California turns away at its peril from the data that only 18% of its fourth-graders are proficient readers and only 16% of its eighth-graders proficient in math. These numbers tell us that it is not only poor children or minority children or second-language-speaking children who are failing to acquire the skills they need. It is almost all of our children.
Classroom teachers have known this for years and continue to sound the alarm over class size in California. Many high school English classes have 40 students enrolled, and most English teachers are responsible for 150 to 180 students per day. How can these teachers possibly assign and correct the amount of writing that children need in order to become proficient? Do the math: 150 students times one three-page essay per week times 10 minutes per paper equals 25 hours grading that one assignment. Given the hours that teachers spend in class with students and the hours of preparation necessary for good teaching, it’s clear that under prevailing conditions, the job is simply not do-able. We need to extend the model that superintendent of public instruction Delaine Eastin and Gov. Pete Wilson have begun in primary grades and lower class size in all the grades up to 12th.
Burying California’s report card is always an option. We can shrug our collective shoulders and with great reluctance heave a shovelful of excuses over public education’s grave. But if we choose this option, let’s realize that it is the future of democracy we will be burying.
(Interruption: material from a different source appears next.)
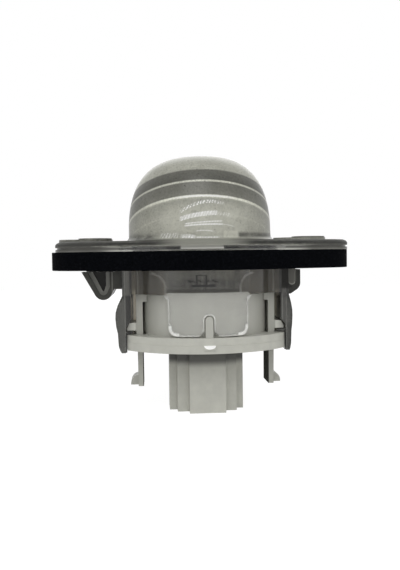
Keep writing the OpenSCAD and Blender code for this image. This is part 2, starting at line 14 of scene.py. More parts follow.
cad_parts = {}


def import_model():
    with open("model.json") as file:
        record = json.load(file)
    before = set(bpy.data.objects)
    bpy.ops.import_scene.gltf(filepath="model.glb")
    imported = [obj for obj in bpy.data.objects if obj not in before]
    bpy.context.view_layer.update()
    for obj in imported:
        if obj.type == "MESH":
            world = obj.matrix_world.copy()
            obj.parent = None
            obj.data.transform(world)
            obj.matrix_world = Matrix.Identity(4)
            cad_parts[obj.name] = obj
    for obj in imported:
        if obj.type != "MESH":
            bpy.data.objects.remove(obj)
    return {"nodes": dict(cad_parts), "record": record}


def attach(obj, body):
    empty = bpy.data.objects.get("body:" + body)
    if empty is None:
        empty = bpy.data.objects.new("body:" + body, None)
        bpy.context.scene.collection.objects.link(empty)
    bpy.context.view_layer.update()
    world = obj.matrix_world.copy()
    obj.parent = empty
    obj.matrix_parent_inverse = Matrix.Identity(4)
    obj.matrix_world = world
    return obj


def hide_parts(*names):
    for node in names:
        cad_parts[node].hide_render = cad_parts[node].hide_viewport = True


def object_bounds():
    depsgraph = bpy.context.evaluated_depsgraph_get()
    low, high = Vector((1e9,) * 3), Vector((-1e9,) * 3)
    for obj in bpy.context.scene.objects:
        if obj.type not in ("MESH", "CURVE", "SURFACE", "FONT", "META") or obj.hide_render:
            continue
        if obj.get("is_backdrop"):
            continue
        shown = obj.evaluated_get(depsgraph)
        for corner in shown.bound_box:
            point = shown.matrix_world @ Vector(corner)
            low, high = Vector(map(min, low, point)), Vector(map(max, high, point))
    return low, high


MM = 0.001
BODY = "root"

# Camera, fitted to the photograph
CAMERA_DISTANCE = 165 * MM
CAMERA_TARGET = Vector((-0.79, 0.0, -4.0)) * MM
CAMERA_YAW = math.radians(3.93)
CAMERA_PITCH = math.radians(-2.5)
CAMERA_ROLL = math.radians(0.71)
FOCAL_PIXELS = 674.6
IMAGE_LONG_SIDE = 570
SENSOR = 36.0
CLIP_START = 1 * MM
CLIP_END = 20

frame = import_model()
NODES = frame["nodes"]
NODE_SLOTS = {part["node"]: part["material_slot"] for part in frame["record"]["subparts"]}
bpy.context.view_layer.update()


# Material helpers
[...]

A democratic nation depends on an educated citizenry. Simply ensuring that our own children get good educations in privileged districts or private schools will not ensure the quality of their lives in a society torn apart by inequity.
One of the Ds that California received was for the relative equity in per-pupil spending among all state districts. Whatever the rhetoric, California policy demonstrates that we clearly value some children more than others. If you are looking for a simple example, just compare school library collections at various campuses across town. It is hard to blame children with no books for not becoming readers.
When I asked my students what their parents would do if they brought home a report card like California’s, Marita said she would be grounded for life . (“Life” to a 15-year-old means anything longer than five days.) But how do you ground a whole state? Let’s take away its Nintendo for a year. It would be a start.